In 2014, Russian naval vessels moved to the north of Australia, days before the G20 summit in Brisbane and at a time of heightened tensions between Moscow and Canberra.

In a 2015 paper, Alexey Muraviev, a strategic analyst and Russian military expert at Perth’s Curtin University, said Russia had tangibly intensified its engagement in the Asia-Pacific since about 2000.

Muraviev argued the 2014 Ukraine tensions and a need to diversify trade had “deepened Moscow’s long-standing impulse to re-engage with both Asia and the Pacific”.

“Economically, Moscow is responding to the rise of the Asia-Pacific as an engine of the global economy,” he wrote. “Politically, Moscow sees in the region a number of potential partners also striving to establish a multipolar world, notably China. In the military-strategic sphere, Russia is sensitive to the risk of armed conflict on its eastern flank.”

Australia’s acting opposition leader, Tanya Plibersek, said it appeared Russia had abided by international laws and norms during the exercises. She made no other comment on the response of the Australian defence force.

“I think it is very important that any country doing military exercises abides by laws and norms, international laws and norms, and the reporting suggests that this has been the case in this instance,” Plibersek said on Saturday.
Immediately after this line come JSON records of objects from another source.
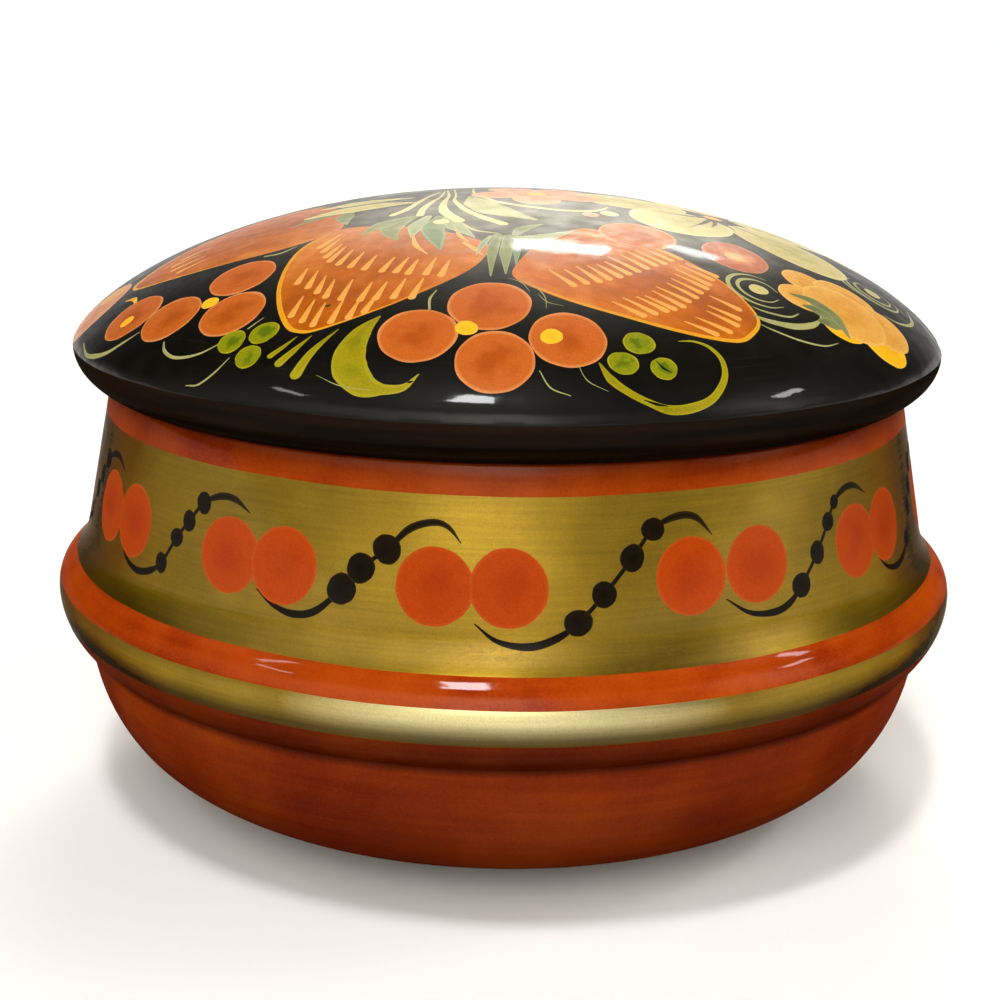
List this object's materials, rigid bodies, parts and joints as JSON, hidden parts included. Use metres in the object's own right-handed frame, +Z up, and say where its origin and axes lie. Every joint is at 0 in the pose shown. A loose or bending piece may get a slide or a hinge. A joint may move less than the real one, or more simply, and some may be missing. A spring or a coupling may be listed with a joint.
{
  "type": "lacquer trinket box",
  "caption": "Round turned wooden box with a beaded, full-bellied bowl, a collar inside its mouth and a domed lift-off lid, painted and lacquered.",
  "frame": {"origin": "centre of the foot, on the surface that the box stands on", "axes": "+Z up along the axis that the bowl and the lid are turned about; -Y towards the viewer of the picture"},
  "size_m": [0.132, 0.132, 0.087],
  "materials": {
    "gold_lacquered_wood": "gold and red paint under a warm clear lacquer, glossy",
    "black_lacquered_wood": "black ground with painted fruit and flowers under a clear lacquer, glossy"
  },
  "bodies": {
    "bowl": {"bowl": "gold_lacquered_wood"},
    "lid": {"lid": "black_lacquered_wood"}
  },
  "joints": [
    {"name": "lid_lift", "type": "slide", "parent": "bowl", "child": "lid", "axis": [0, 0, 1], "range_m": [0, 0.07]}
  ]
}
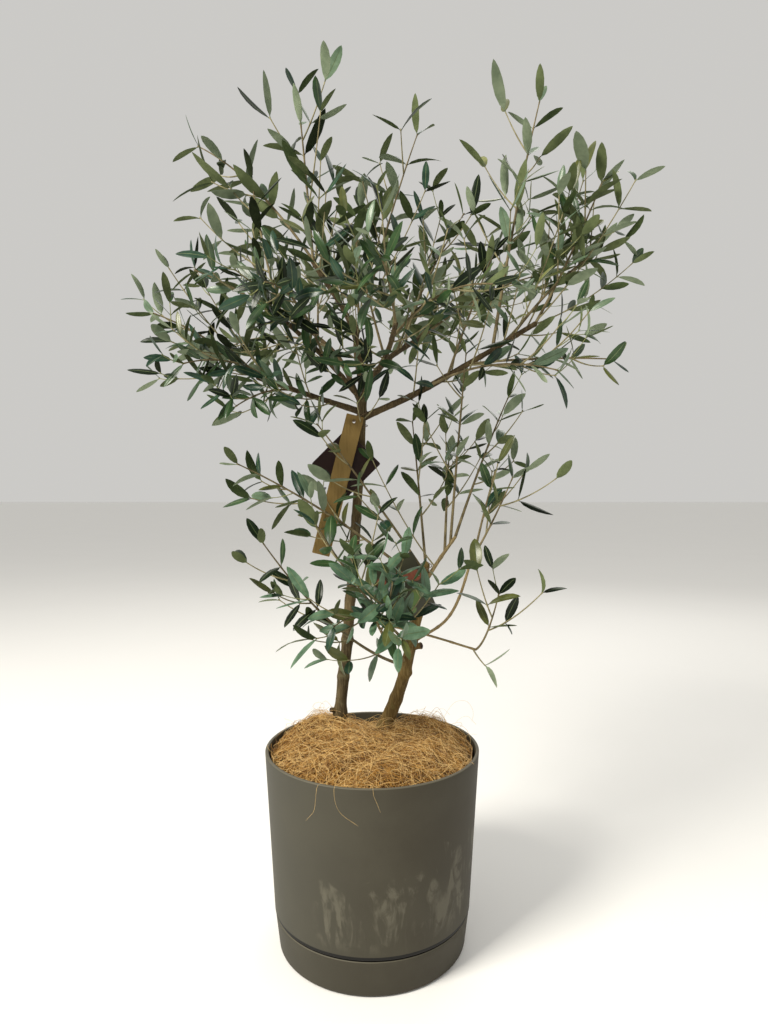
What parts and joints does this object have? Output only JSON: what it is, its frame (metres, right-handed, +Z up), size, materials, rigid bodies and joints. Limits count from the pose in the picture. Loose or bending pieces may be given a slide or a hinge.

Jennings said defence forces might have feared the bombers were being used to gather intelligence.

“There would be concerns about Russian intelligence gathering because they wouldn’t come this far south without wanting to look at the one significant Allied presence in this part of the world, which is what operates out of Darwin and RAAF base Tindal further south,” he told the ABC. “So there would be have been intelligence gathering we would have been geared to resist.”